The Countess of Bedford wrote, "Elegie on the Ladye Marckham by L. C. B., Death be not proud, thy hand gave not this blow". The poem begins by addressing Death and describing the passage of Markham's soul:
Death be not proud, thy hand gave not this blow,
Sin was her captive, whence thy power doth flow;
The executioner of wrath thou art,
But to destroy the just is not thy part.
Thy coming, terror, anguish, grief denounce;
Her happy state, courage, ease, joy pronounce.
From out the crystal palace of her breast,
The clearer soul was called to endless rest,
(Not by the thundering voice, wherewith God threats,
But, as with crowned saints in heaven he treats,)
And, waited on by angels, home was brought,
To joy that it through many dangers sought;
The key of mercy gently did unlock
The doors 'twixt heaven and it, when life did knock.

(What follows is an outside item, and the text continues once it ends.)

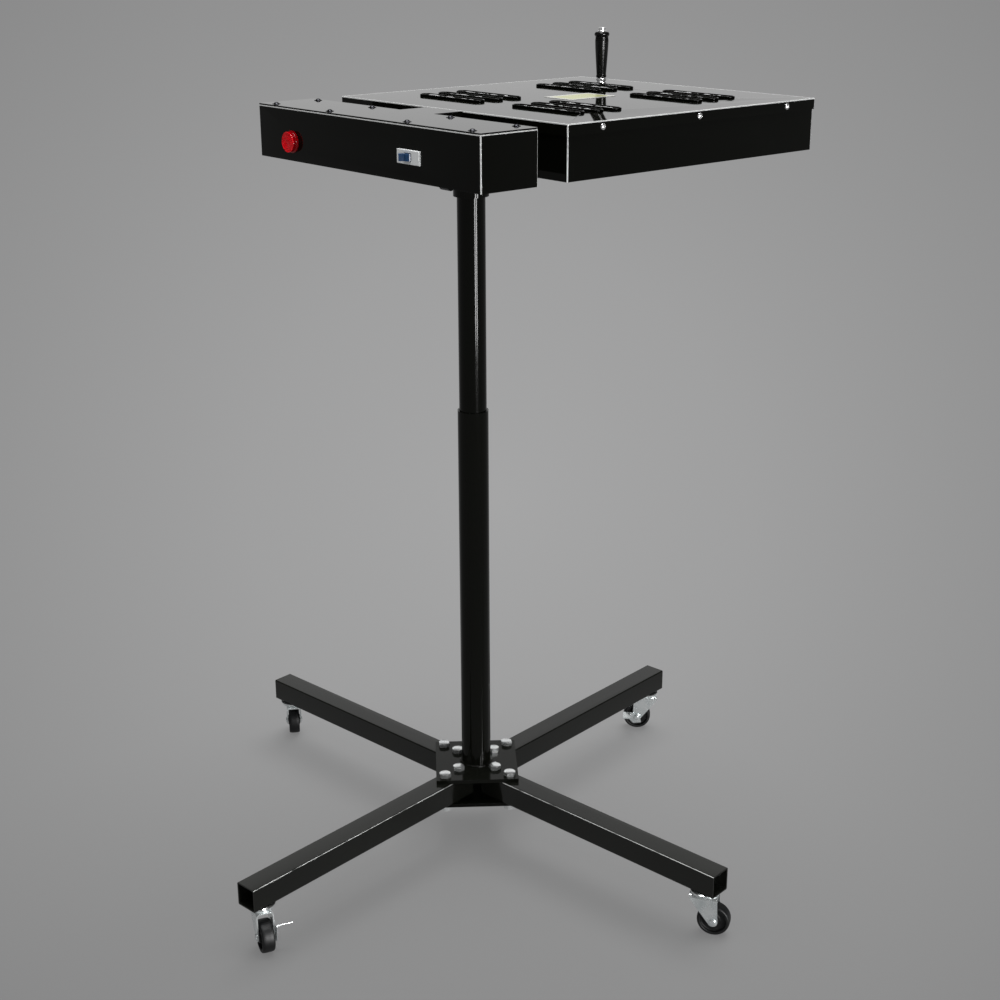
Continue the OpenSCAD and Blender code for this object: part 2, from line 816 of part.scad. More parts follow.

John Donne's poem alludes to Markham's mortal remains, her 'flesh' refined by her death like Chinese porcelain clay in an alembic to reveal the precious stones that comprise her soul:
But as the tide doth wash the slimy beach,
And leaves embroidered works upon the sand,
So is her flesh refined by death's cold hand.
As men of China, after an age's stay
Do take up porcelain, where they buried clay;
So at this grave, her limbeck, which refines
The diamonds, rubies, sapphires, pearls, and mines,
Of which this flesh was, her soul shall inspire
Flesh of such stuff, as God, when his last fire
Annuls this world, to recompense it, shall,
Make and name then, th'elixir of this all.

==Bridget Markham's will==
Bridget's will was "published" on 3 May 1609, the day before she died. She hoped Frances would inherit and use her "childbed linen" at Sedgebrook, and her sons would go to Cambridge University. She left a legacy of £20 to Catherine Widmerpoole, a servant of the Countess of Bedford. She gave her sister Anne Harington, Lady Foljambe, a locket with a picture of the Countess of Bedford, and her latest husband Sir John Molyneux of Teversal was made her administrator. To the Countess of Bedford she left her coach and mares, with the household silver she had pawned in London, a crimson velvet gown and a suite of tawny clothes embroidered with cloth of silver, and Bedford was to look after Frances with an allowance of £50 yearly. She gave her fellow courtier Jane Meautys (1581-1659) her ruby and diamond buttons. She wanted three memento mori rings with "death's heads" bought as gifts for Sir Henry Carey, the poet Benjamin Rudyerd, and John Gill. Rudyerd was a contributor to the "Newes, from Anywhence" anthology, with Markham's kinswoman Cecily Bulstrode, and married another cousin Elizabeth Harington.

==Family==
Her four children were:
- John Markham, who married Eleanor Tyringham, daughter Sir Thomas Tyringham (1580-1636) of Tyringham. After his death she married Thomas Mordaunt son of James, Lord Mordaunt.
- Robert Markham of Sedgebrook, married (1) Rebecca Eyre, (2) Rebecca Hussey.
- Henry Markham (b. 1602).
- Frances Markham (1599-1614).

Bridget Markham's eldest son Robert Markham of Sedgebrook (1597–1667) was a Royalist; a younger son Henry fought for Parliament.

Her daughter Frances or "Frank" Markham (1599-1614) was brought up by the Countess of Bedford, but died at Exton Hall in Rutland in September 1614, two months before her wedding.